Didi menguraikan proses pemberian tahap pertama sebesar 140.000 dolar AS. Awalnya, pada 28 Mei 2013 sekitar pukul 09.00 WIB Didi diundang ke ruangan makan Sekjen Waryono Karno yang biasa juga digunakan untuk ruangan rapat, untuk mempersiapkan rapat di DPR bersama Komisi VII.
Di ruangan besar di dekat ruangan tersebut ada rapat yang diselenggarakan Sekjen bersama jajarannya untuk mempersiapkan asumsi mikro Rancangan APBN Perubahan (RAPBNP). Waryono menyuruh siapkan dana untuk disampaikan ke Komisi VII DPR.
"Saya bilang saya tidak ada uang, uang dari mana," kata Didi saat bersaksi bagi Rudi Rubiandin di Pengadilan Tipikor hari Selasa (25/2).
Waryono kemudian memerintahkan Didi untuk menelpon orang SKK Migas. Didi mengaku tidak punya kapasitas untuk menelpon. Waryono ngotot dan menyuruh Didi memanggil Kabiro Perencanaan Kementerian ESDM Ego Syahrial (sekarang mantan Kabiro).
Ego diperintahkan membantu Didi. Tidak berapa lama, Waryono menyuruh Didi segera menelpon Hardiono (pegawai SKK Migas). Karena Didi tidak punya nomornya, maka Waryono kembali kukuh mengarahkan Didi menggunakan telpon wireless sekretariat.

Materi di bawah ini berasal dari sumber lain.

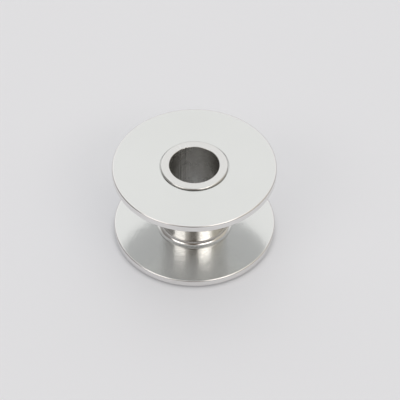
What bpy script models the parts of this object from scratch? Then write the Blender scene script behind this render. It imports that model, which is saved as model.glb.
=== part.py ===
"""A metal sewing-machine bobbin, built from three turned pieces.

A tubular core carries the thread. Its barrel ends in a coved foot at each end, and each foot is the
shoulder that a flange sits against. The core's necks pass through the holes of the two flanges, and
the ends are rolled out over the flanges' outer faces as raised end collars, which lock the flanges on.

The axis is +Z. The origin is on the axis, in the plane of the lower end collar, where the bobbin rests.
Run with: blender --background --python part.py
"""

import math

import bmesh
import bpy

MM = 0.001

# Driving dimensions.
FLANGE_DIAMETER = 20.3 * MM
FLANGE_THICKNESS = 0.97 * MM
FLANGE_EDGE_RADIUS = 0.22 * MM
FLANGE_SPAN = 10.87 * MM  # from one flange's outer face to the other's
BORE_DIAMETER = 6.16 * MM
BARREL_DIAMETER = 8.2 * MM
COVE_RADIUS = 0.7 * MM  # the fillet between the barrel and each foot
FOOT_EDGE = 0.05 * MM  # the short straight edge below each cove
NECK_DIAMETER = 7.4 * MM
COLLAR_DIAMETER = 8.36 * MM
COLLAR_HEIGHT = 0.25 * MM  # how far an end collar stands proud of its flange
COLLAR_EDGE_RADIUS = 0.2 * MM
BORE_EDGE_BREAK = 0.1 * MM
SEAT_GAP = 0.02 * MM  # drawn between seated faces, so that the solids stay apart

# Places that follow from them.
OVERALL_HEIGHT = FLANGE_SPAN + 2 * COLLAR_HEIGHT
MID_HEIGHT = OVERALL_HEIGHT / 2
LOWER_FLANGE_Z = COLLAR_HEIGHT + FLANGE_THICKNESS / 2
UPPER_FLANGE_Z = OVERALL_HEIGHT - LOWER_FLANGE_Z

# Facets: segments round the axis, and steps in a quarter turn of an edge.
SEGMENTS = 96
RIM_STEPS = 4
COVE_STEPS = 4
COLLAR_STEPS = 3

SHARP_ANGLE = math.radians(35)
WELD_DISTANCE = 1e-7


def clear_scene():
    for obj in list(bpy.data.objects):
        bpy.data.objects.remove(obj, do_unlink=True)


def metal(name, colour, roughness):
    material = bpy.data.materials.new(name)
    material.use_nodes = True
    shader = material.node_tree.nodes["Principled BSDF"]
    shader.inputs["Base Color"].default_value = (*colour, 1.0)
    shader.inputs["Metallic"].default_value = 1.0
    shader.inputs["Roughness"].default_value = roughness
    return material


def arc(centre_r, centre_z, radius, start_deg, end_deg, steps):
    """Points (r, z) on an arc. 0 degrees points away from the axis and 90 degrees points up."""
    angles = [math.radians(start_deg + (end_deg - start_deg) * i / steps) for i in range(steps + 1)]
    return [(centre_r + radius * math.cos(a), centre_z + radius * math.sin(a)) for a in angles]


def mirrored(points):
    """The same profile points reflected through z = 0, in reverse order so that the outline carries on."""
    return [(r, -z) for r, z in reversed(points)]


def flange_section():
    """Half section of a flange, centred on z = 0: a flat disc with a round hole and rounded rim edges."""
    hole = NECK_DIAMETER / 2 + SEAT_GAP
    rim = FLANGE_DIAMETER / 2
    half = FLANGE_THICKNESS / 2
    edge = arc(rim - FLANGE_EDGE_RADIUS, half - FLANGE_EDGE_RADIUS, FLANGE_EDGE_RADIUS, 0, 90, RIM_STEPS)
    upper = [*edge, (hole, half)]
    return mirrored(upper) + upper


def core_section():
    """Half section of the core, centred on z = 0, from the barrel's middle round to the bore."""
    bore = BORE_DIAMETER / 2
    barrel = BARREL_DIAMETER / 2
    foot = barrel + COVE_RADIUS
    neck = NECK_DIAMETER / 2
    collar = COLLAR_DIAMETER / 2
    end = OVERALL_HEIGHT / 2
    flange_outer = FLANGE_SPAN / 2
    shoulder = flange_outer - FLANGE_THICKNESS - SEAT_GAP
    cove_z = shoulder - FOOT_EDGE - COVE_RADIUS
    cove = arc(foot, cove_z, COVE_RADIUS, 180, 90, COVE_STEPS)
    collar_edge = arc(
        collar - COLLAR_EDGE_RADIUS,
        end - COLLAR_EDGE_RADIUS,
        COLLAR_EDGE_RADIUS,
        0,
        90,
        COLLAR_STEPS,
    )
    upper = [
        *cove,
        (foot, shoulder),
        (neck, shoulder),
        (neck, flange_outer + SEAT_GAP),
        (collar, flange_outer + SEAT_GAP),
        *collar_edge,
        (bore + BORE_EDGE_BREAK, end),
        (bore, end - BORE_EDGE_BREAK),
    ]
    return mirrored(upper) + upper


def turned_mesh(name, section):
    """Spins a closed half section once round the Z axis."""
    mesh = bpy.data.meshes.new(name)
    work = bmesh.new()
    points = [work.verts.new((r, 0.0, z)) for r, z in section]
    edges = [work.edges.new((points[i - 1], points[i])) for i in range(len(points))]
    bmesh.ops.spin(
        work,
        geom=points + edges,
        cent=(0, 0, 0),
        axis=(0, 0, 1),
        angle=2 * math.pi,
        steps=SEGMENTS,
        use_merge=True,
    )
    bmesh.ops.remove_doubles(work, verts=work.verts[:], dist=WELD_DISTANCE)
    bmesh.ops.recalc_face_normals(work, faces=work.faces[:])
    work.to_mesh(mesh)
    work.free()
    mesh.shade_smooth()
    mesh.set_sharp_from_angle(angle=SHARP_ANGLE)
    return mesh


def place(name, mesh, material, height, parent):
    obj = bpy.data.objects.new(name, mesh)
    if not mesh.materials:
        mesh.materials.append(material)
    obj.location = (0, 0, height)
    obj.parent = parent
    bpy.context.scene.collection.objects.link(obj)
    return obj


def build():
    clear_scene()
    bobbin = bpy.data.objects.new("bobbin", None)
    bpy.context.scene.collection.objects.link(bobbin)
    satin = metal("satin_aluminium", (0.72, 0.72, 0.71), 0.28)
    polished = metal("polished_aluminium", (0.74, 0.73, 0.71), 0.12)
    flange = turned_mesh("flange", flange_section())
    core = turned_mesh("core", core_section())
    place("lower_flange", flange, satin, LOWER_FLANGE_Z, bobbin)
    place("upper_flange", flange, satin, UPPER_FLANGE_Z, bobbin)
    place("core_tube", core, polished, MID_HEIGHT, bobbin)


build()
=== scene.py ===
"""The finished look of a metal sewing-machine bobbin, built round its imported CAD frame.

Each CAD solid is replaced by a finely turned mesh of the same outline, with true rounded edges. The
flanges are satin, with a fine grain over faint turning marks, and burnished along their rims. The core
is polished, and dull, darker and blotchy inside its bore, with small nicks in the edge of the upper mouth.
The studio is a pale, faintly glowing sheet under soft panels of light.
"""

import math
import random

import bmesh
import bpy
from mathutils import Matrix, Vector


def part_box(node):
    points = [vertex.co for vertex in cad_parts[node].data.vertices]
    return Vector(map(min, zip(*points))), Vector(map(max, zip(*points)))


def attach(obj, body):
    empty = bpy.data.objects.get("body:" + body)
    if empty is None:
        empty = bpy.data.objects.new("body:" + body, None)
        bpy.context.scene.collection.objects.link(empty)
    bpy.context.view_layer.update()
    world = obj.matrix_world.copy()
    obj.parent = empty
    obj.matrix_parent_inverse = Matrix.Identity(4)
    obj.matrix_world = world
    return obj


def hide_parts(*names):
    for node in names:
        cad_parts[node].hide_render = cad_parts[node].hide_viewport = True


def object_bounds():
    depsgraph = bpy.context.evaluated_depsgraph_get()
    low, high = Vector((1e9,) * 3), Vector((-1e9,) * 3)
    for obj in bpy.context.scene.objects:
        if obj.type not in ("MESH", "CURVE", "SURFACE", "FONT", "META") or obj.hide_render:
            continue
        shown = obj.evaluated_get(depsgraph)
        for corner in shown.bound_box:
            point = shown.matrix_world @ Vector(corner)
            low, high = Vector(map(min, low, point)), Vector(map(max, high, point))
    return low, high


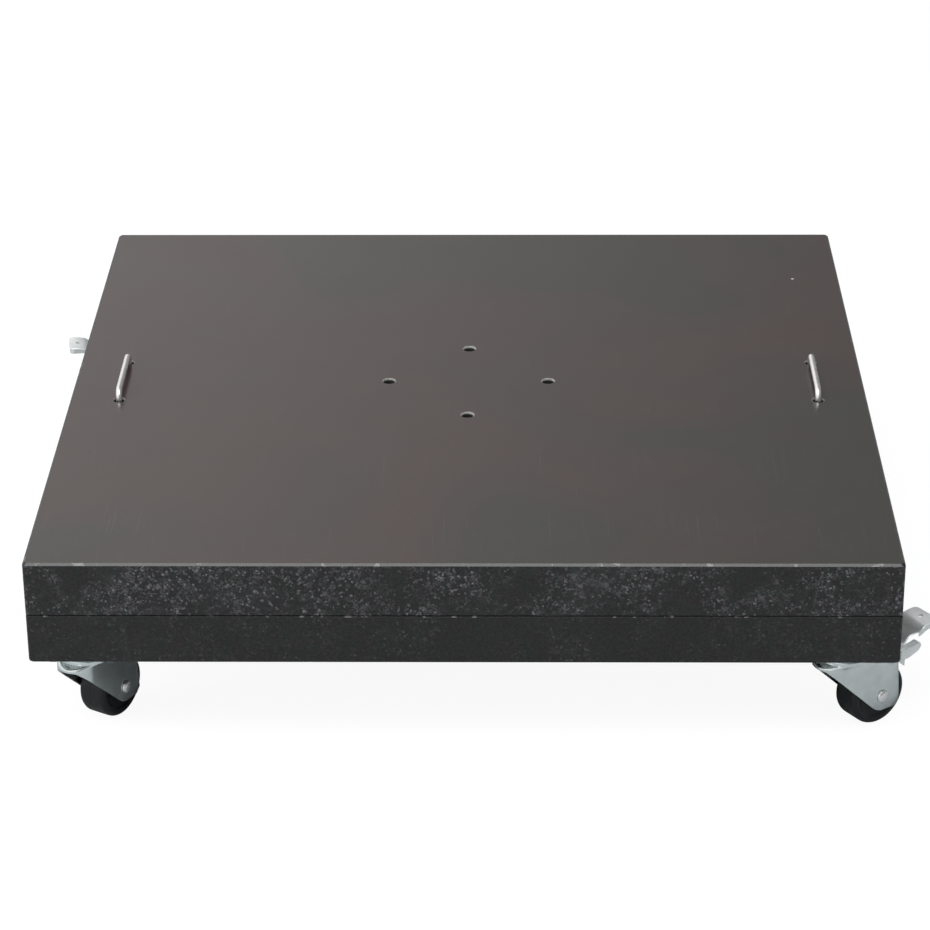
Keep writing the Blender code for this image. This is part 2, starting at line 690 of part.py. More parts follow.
def build_castor(label, side_x, side_y, heading):
    cx, cy = castor_frame(side_x, side_y)
    turn = math.radians(heading)
    fixed = Matrix.Translation((cx, cy, Z_UNDER))
    swivel = fixed @ Matrix.Rotation(turn, 4, "Z")
    pivot = (cx, cy, Z_UNDER)
    axle = swivel @ Vector((TRAIL, 0.0, -AXLE_DROP))
    pin = swivel @ Vector((PIN_X, 0.0, -PIN_DROP))
    name = "castor_" + label
    piece(name + "_top_plate", top_plate(), "zinc_plate", fixed, pivot)
    piece(name + "_ball_race", ball_race(), "zinc_race", fixed, pivot)
    piece(name + "_kingpin", kingpin(), "kingpin_steel", fixed, pivot)
    for number, (x, y) in enumerate(screw_points(), 1):
        place = fixed @ Matrix.Translation((x, y, 0.0))
        piece(name + "_screw_" + str(number), plate_screw(), "screw_zinc", place, (cx + x, cy + y, Z_UNDER))
    piece(name + "_fork", fork(), "zinc_fork", swivel, pivot, 50.0)
    piece(name + "_wheel", moved(wheel(), TRAIL, 0.0, -AXLE_DROP), "wheel_black", swivel, axle)
    axle_rivet = moved(rivet(AXLE_R, FORK_HALF, AXLE_HEAD_R, AXLE_HEAD_T, 16), TRAIL, 0.0, -AXLE_DROP)
    piece(name + "_axle", axle_rivet, "axle_steel", swivel, axle)
    piece(name + "_brake_pedal", brake_pedal(), "zinc_pedal", swivel, pin)
    pin_rivet = moved(rivet(PIN_R, FORK_HALF, PIN_HEAD_R, PIN_HEAD_T, 12), PIN_X, 0.0, -PIN_DROP)
    piece(name + "_brake_pin", pin_rivet, "pin_steel", swivel, pin)


def main():
    clear_scene()
    piece("slab_upper", upper_slab(), "granite_top", None, (0.0, 0.0, Z_TOP))
    piece("slab_lower", lower_slab(), "granite_base", None, (0.0, 0.0, Z_UNDER))
    for label, x, y in bolt_points():
        piece("bolt_insert_" + label, moved(bolt_insert(), x, y), "brass_insert", None, (x, y, Z_TOP))
    for label, side in (("left", -1), ("right", 1)):
        x = side * HANDLE_X
        piece("handle_" + label, moved(handle(), x), "stainless", None, (x, 0.0, Z_TOP))
        for end, sign in (("front", -1), ("back", 1)):
            y = sign * HANDLE_PITCH / 2.0
            piece("handle_" + label + "_collar_" + end, moved(collar(), x, y), "collar_steel", None, (x, y, Z_TOP))
    for label, side_x, side_y, heading in CASTORS:
        build_castor(label, side_x, side_y, heading)


main()
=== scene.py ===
import json
import math

import bmesh
import bpy
from mathutils import Matrix, Vector

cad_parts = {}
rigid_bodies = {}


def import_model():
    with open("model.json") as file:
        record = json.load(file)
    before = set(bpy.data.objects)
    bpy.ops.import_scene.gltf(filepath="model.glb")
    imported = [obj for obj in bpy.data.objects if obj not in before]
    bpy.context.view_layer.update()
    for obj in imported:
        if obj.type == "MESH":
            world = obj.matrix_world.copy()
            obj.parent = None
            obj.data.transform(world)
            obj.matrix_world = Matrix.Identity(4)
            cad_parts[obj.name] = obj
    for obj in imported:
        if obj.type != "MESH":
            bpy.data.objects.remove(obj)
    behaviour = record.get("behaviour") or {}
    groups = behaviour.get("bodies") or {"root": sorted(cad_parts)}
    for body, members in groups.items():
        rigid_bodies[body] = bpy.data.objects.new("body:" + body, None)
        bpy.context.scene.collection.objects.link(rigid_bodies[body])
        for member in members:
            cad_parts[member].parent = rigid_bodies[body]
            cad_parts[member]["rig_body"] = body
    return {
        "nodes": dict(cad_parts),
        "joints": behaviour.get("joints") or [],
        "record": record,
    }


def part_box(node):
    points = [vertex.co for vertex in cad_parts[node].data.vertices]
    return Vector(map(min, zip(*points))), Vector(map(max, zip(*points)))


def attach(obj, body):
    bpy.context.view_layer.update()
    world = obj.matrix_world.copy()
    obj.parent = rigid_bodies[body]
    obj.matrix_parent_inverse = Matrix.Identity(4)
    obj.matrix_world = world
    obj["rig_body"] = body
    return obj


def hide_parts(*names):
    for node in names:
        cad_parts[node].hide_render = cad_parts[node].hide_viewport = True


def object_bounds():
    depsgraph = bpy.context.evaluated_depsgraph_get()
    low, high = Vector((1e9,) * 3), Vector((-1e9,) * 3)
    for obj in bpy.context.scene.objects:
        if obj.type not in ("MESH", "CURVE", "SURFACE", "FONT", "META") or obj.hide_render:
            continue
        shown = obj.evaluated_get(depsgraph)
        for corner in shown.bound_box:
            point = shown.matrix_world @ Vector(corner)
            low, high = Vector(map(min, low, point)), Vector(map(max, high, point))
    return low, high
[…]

Di ujung telepon ternyata Hardiono sudah paham maksud Waryono. "Setelah itu saya kasih telepon wireless itu ke Pak Sekjen. Setelah itu Pak Sekjen keluar (dari ruangnya) dia bilag nanti ada dana dari SKK," ujarnya.
Tak berselang lama, Hardiono yang pernah menjabat sebagai Wakil Kepala BP Migas yang kini menjadi tenaga ahli SKK Migas itu kemudian membawa bungkusan. Bungkusan itu kata Hardiono, "ini dari SKK Migas". Bungukusan kemudian diletakan Didi di meja rapat.
Saat itu ada Waryono dan pegawai Setjen Asep Permana. Waryono memerintahkan dibuka. Tetapi Didi menolak karena bukan tugas pokok dan fungsinya. Kemudian Waryono kembali marah lagi.
Ego kembail dipanggil tetapi tidak bisa hadir karena sedang rapat. "Lalu kami (saya) dan Pak Asep hitung. Jumlahnya 140.000 dolar AS, itu seingat kami (saya)," ujar Didi.
Waryono kemudian dengan cekatan menulis di papan tulis kertas dan menyebutkan pembagian-pembagiannya. Untuk empat pimpinan Komisi VII yakni Ketua Sutan Bhatoegana dan Wakil Ketua dijatah masing-masing sebesar 7.500 dolar AS. Untuk 43 anggota Komisi VII masing-masing 2.500 dolar AS. Sedangkan untuk sekretariatnya sebesar 2.500 dolar AS.